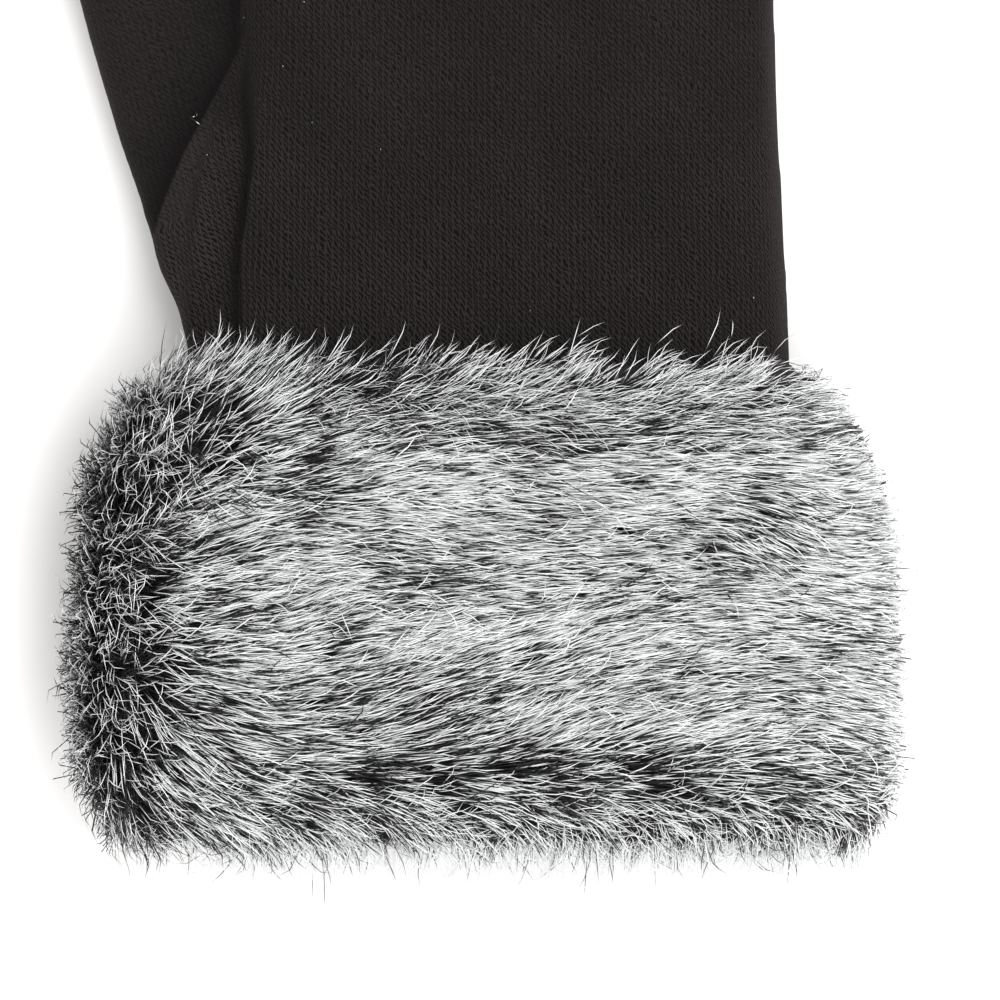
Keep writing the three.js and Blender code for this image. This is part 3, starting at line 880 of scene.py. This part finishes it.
# What each part of the cuff adds to a value of the nap
TURN_TO_HAND = {"whole": 40, "left_end": 28, "right_half": -16}  # degrees
TURN_TO_MOUTH = {"by_mouth": 22, "mouth_rim": 38}
DARK_SIDE_EDGE = {"whole": -56.5, "hand_side": 10, "wrist_corner": -8}  # x
LIFT = {  # degrees
    "whole": 12.5, "dark_side": 30, "right_end": 10, "under": -8.5, "mouth": 8, "wrist": 4,
    "outer_dark_side": 8,
}
TONE = {"whole": 0.76, "mouth": 0.1, "dark_side": -0.12}
DARK = {"whole": 0.205, "dark_side": 0.37, "dark_wrist": 0.27, "mouth": -0.2, "right_end": -0.1}
WILD = {"wild_side": 1, "mouth": 0.9, "wild_wrist": 0.55}
LENGTH = {"whole": 1, "wild": -0.2, "wrist": -0.1, "mouth_rim": -0.1}
THINNED = {"whole": 0.12, "sparse_under": 0.6, "wild_inside": 0.34}
STRAYS = {"whole": 0.035, "wrist_strays": 0.2}
TURN_PLACES = (-15, 7, -5)  # y: where the turn to the hand starts, how much later past the corner, and ends
DARK_SIDE_SOFTNESS = 3
# Slow random changes of the nap: strength, reach in x and in y, shift in x and in y
TURN_DRIFTS = ((5, 9, 5, 0, 0), (3, 3.5, 2.5, 20, 0))
TONE_DRIFTS = ((0.2, 8, 3.4, 7, 0), (0.08, 20, 12, 3, 0))
DARK_DRIFTS = ((0.16, 7, 3, 31, 5),)
# Random spread of the tufts, then of the hairs about their tufts: degrees, shares and millimetres
TUFT_TURN, TUFT_LIFT, TUFT_TONE, WILD_TUFT_TURN = 3, 2, 0.08, 40
TUFT_LENGTH, HAIRS_IN_TUFT = (0.85, 1.1), (7, 13)
HAIR_TURN, HAIR_LIFT, HAIR_TONE, HAIR_ROOT = 3, 2.5, 0.17, 1.3
HAIR_LENGTH, HAIR_WIDTH = (0.75, 1.1), (0.75, 1.15)
WILD_TURN, STRAY_TURN, STRAY_LIFT = 28, 18, (0, 9)
LIFT_LIMITS = (2, 80)
BEND, WILD_BEND, STRAY_BEND = 6, 32, 10
GATHER, WILD_GATHERS_LESS, GATHER_POWER = (0.2, 0.55), 0.6, 1.4  # how a tuft's hairs draw together
LEAST_FROSTED, MOST_DARK = 0.34, 0.18  # tones
FINER = 0.4  # how much finer the wild hairs and those at the edges are
ROOT_DEPTH = 0.7
# How far past their line the longest hairs stand, how far inside it the line for most is, and how far
# back a hair may be turned, as a sine
PAST_FRINGE, PAST_MOUTH = (3, 3.2, -0.3), (1.4, 1, -0.2)


def added(part, values):
    """The sum of what the parts of the cuff add to a value."""
    return sum(value * part[name] for name, value in values.items())


def nap(x, y, z, drift):
    """The fur at places on the hide, as arrays: its turn from straight round the cuff towards the hand, its
    lift, its tone, its share of dark hairs, how wild it is, and what follows from these."""
    part = soft_parts(CUFF_PARTS, x, y, z)
    part["whole"] = np.ones(x.shape)
    past_edge = x - added(part, DARK_SIDE_EDGE)
    dark_side = smooth_step(DARK_SIDE_SOFTNESS, -DARK_SIDE_SOFTNESS, past_edge) * part["off_floor"]
    part["dark_side"] = dark_side
    part["outer_dark_side"] = dark_side * part["outward"]
    part["wild_side"] = dark_side * (1 - 0.5 * part["outward"])
    part["dark_wrist"] = part["wrist"] * part["left_half"]
    part["wild_wrist"] = part["wrist"] * part["left_side"]
    at_edge = np.maximum(part["mouth_edge"], part["wrist_edge"])
    part["wild"] = np.clip(added(part, WILD), 0, 1)
    part["wild_inside"] = part["wild"] * (1 - at_edge)

    start, later, end = TURN_PLACES
    turn = added(part, TURN_TO_HAND) * smooth_step(start + later * part["past_corner"], end, y)
    turn -= added(part, TURN_TO_MOUTH)
    for *place, swing in FLOW:
        turn += part["top"] * swing * hump(x, y, *place)
    turn += drift.total(x, y, TURN_DRIFTS)
    dark = added(part, DARK) + drift.total(x, y, DARK_DRIFTS)
    for *place, share in SHADOWS:
        dark += share * hump(x, y, *place)
    return {
        "turn": turn,
        "lift": added(part, LIFT),
        "tone": added(part, TONE) + drift.total(x, y, TONE_DRIFTS),
        "dark": dark,
        "wild": part["wild"],
        "at_edge": at_edge,
        "length": added(part, LENGTH),
        "thinned": added(part, THINNED),
        "strays": added(part, STRAYS),
    }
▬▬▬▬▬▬
### Objective
The whole listing above needs to be written out again exactly.

### Result for this task
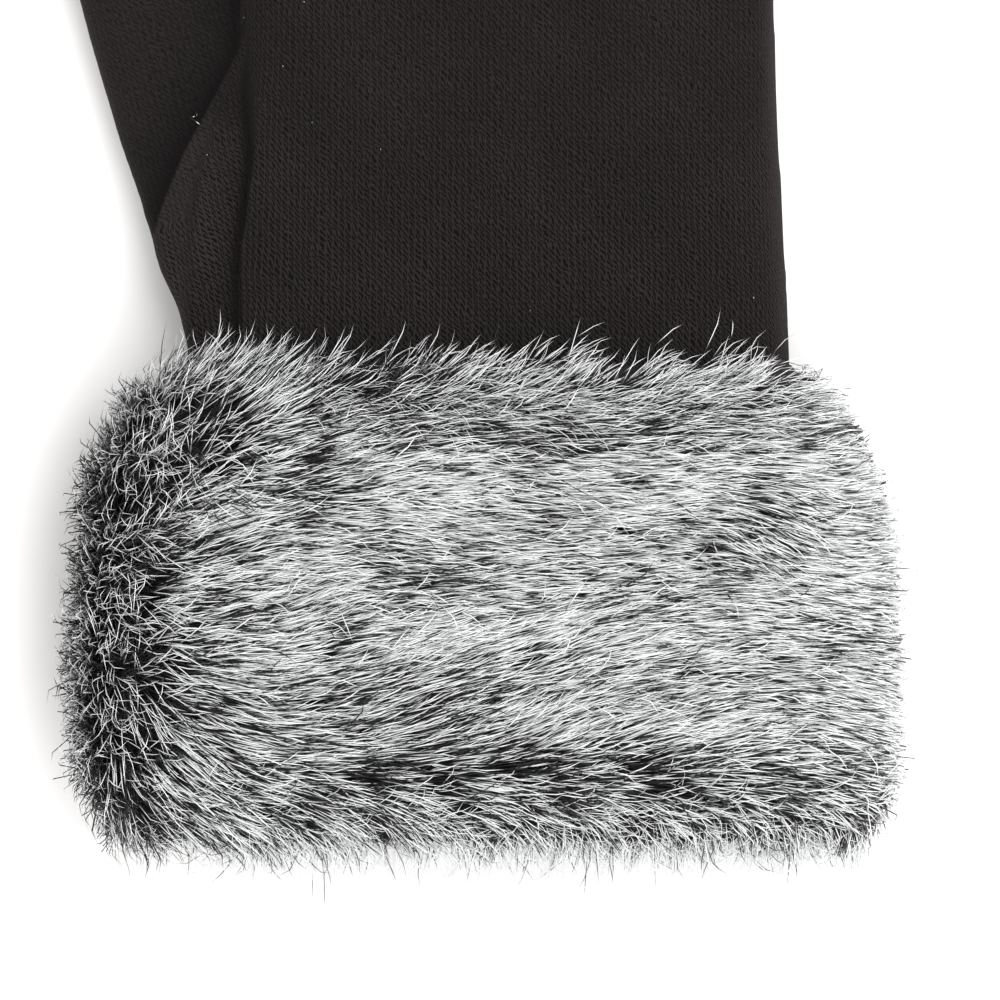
Keep writing the three.js and Blender code for this image. This is part 3, starting at line 880 of scene.py. This part finishes it.
# What each part of the cuff adds to a value of the nap
TURN_TO_HAND = {"whole": 40, "left_end": 28, "right_half": -16}  # degrees
TURN_TO_MOUTH = {"by_mouth": 22, "mouth_rim": 38}
DARK_SIDE_EDGE = {"whole": -56.5, "hand_side": 10, "wrist_corner": -8}  # x
LIFT = {  # degrees
    "whole": 12.5, "dark_side": 30, "right_end": 10, "under": -8.5, "mouth": 8, "wrist": 4,
    "outer_dark_side": 8,
}
TONE = {"whole": 0.76, "mouth": 0.1, "dark_side": -0.12}
DARK = {"whole": 0.205, "dark_side": 0.37, "dark_wrist": 0.27, "mouth": -0.2, "right_end": -0.1}
WILD = {"wild_side": 1, "mouth": 0.9, "wild_wrist": 0.55}
LENGTH = {"whole": 1, "wild": -0.2, "wrist": -0.1, "mouth_rim": -0.1}
THINNED = {"whole": 0.12, "sparse_under": 0.6, "wild_inside": 0.34}
STRAYS = {"whole": 0.035, "wrist_strays": 0.2}
TURN_PLACES = (-15, 7, -5)  # y: where the turn to the hand starts, how much later past the corner, and ends
DARK_SIDE_SOFTNESS = 3
# Slow random changes of the nap: strength, reach in x and in y, shift in x and in y
TURN_DRIFTS = ((5, 9, 5, 0, 0), (3, 3.5, 2.5, 20, 0))
TONE_DRIFTS = ((0.2, 8, 3.4, 7, 0), (0.08, 20, 12, 3, 0))
DARK_DRIFTS = ((0.16, 7, 3, 31, 5),)
# Random spread of the tufts, then of the hairs about their tufts: degrees, shares and millimetres
TUFT_TURN, TUFT_LIFT, TUFT_TONE, WILD_TUFT_TURN = 3, 2, 0.08, 40
TUFT_LENGTH, HAIRS_IN_TUFT = (0.85, 1.1), (7, 13)
HAIR_TURN, HAIR_LIFT, HAIR_TONE, HAIR_ROOT = 3, 2.5, 0.17, 1.3
HAIR_LENGTH, HAIR_WIDTH = (0.75, 1.1), (0.75, 1.15)
WILD_TURN, STRAY_TURN, STRAY_LIFT = 28, 18, (0, 9)
LIFT_LIMITS = (2, 80)
BEND, WILD_BEND, STRAY_BEND = 6, 32, 10
GATHER, WILD_GATHERS_LESS, GATHER_POWER = (0.2, 0.55), 0.6, 1.4  # how a tuft's hairs draw together
LEAST_FROSTED, MOST_DARK = 0.34, 0.18  # tones
FINER = 0.4  # how much finer the wild hairs and those at the edges are
ROOT_DEPTH = 0.7
# How far past their line the longest hairs stand, how far inside it the line for most is, and how far
# back a hair may be turned, as a sine
PAST_FRINGE, PAST_MOUTH = (3, 3.2, -0.3), (1.4, 1, -0.2)


def added(part, values):
    """The sum of what the parts of the cuff add to a value."""
    return sum(value * part[name] for name, value in values.items())


def nap(x, y, z, drift):
    """The fur at places on the hide, as arrays: its turn from straight round the cuff towards the hand, its
    lift, its tone, its share of dark hairs, how wild it is, and what follows from these."""
    part = soft_parts(CUFF_PARTS, x, y, z)
    part["whole"] = np.ones(x.shape)
    past_edge = x - added(part, DARK_SIDE_EDGE)
    dark_side = smooth_step(DARK_SIDE_SOFTNESS, -DARK_SIDE_SOFTNESS, past_edge) * part["off_floor"]
    part["dark_side"] = dark_side
    part["outer_dark_side"] = dark_side * part["outward"]
    part["wild_side"] = dark_side * (1 - 0.5 * part["outward"])
    part["dark_wrist"] = part["wrist"] * part["left_half"]
    part["wild_wrist"] = part["wrist"] * part["left_side"]
    at_edge = np.maximum(part["mouth_edge"], part["wrist_edge"])
    part["wild"] = np.clip(added(part, WILD), 0, 1)
    part["wild_inside"] = part["wild"] * (1 - at_edge)

    start, later, end = TURN_PLACES
    turn = added(part, TURN_TO_HAND) * smooth_step(start + later * part["past_corner"], end, y)
    turn -= added(part, TURN_TO_MOUTH)
    for *place, swing in FLOW:
        turn += part["top"] * swing * hump(x, y, *place)
    turn += drift.total(x, y, TURN_DRIFTS)
    dark = added(part, DARK) + drift.total(x, y, DARK_DRIFTS)
    for *place, share in SHADOWS:
        dark += share * hump(x, y, *place)
    return {
        "turn": turn,
        "lift": added(part, LIFT),
        "tone": added(part, TONE) + drift.total(x, y, TONE_DRIFTS),
        "dark": dark,
        "wild": part["wild"],
        "at_edge": at_edge,
        "length": added(part, LENGTH),
        "thinned": added(part, THINNED),
        "strays": added(part, STRAYS),
    }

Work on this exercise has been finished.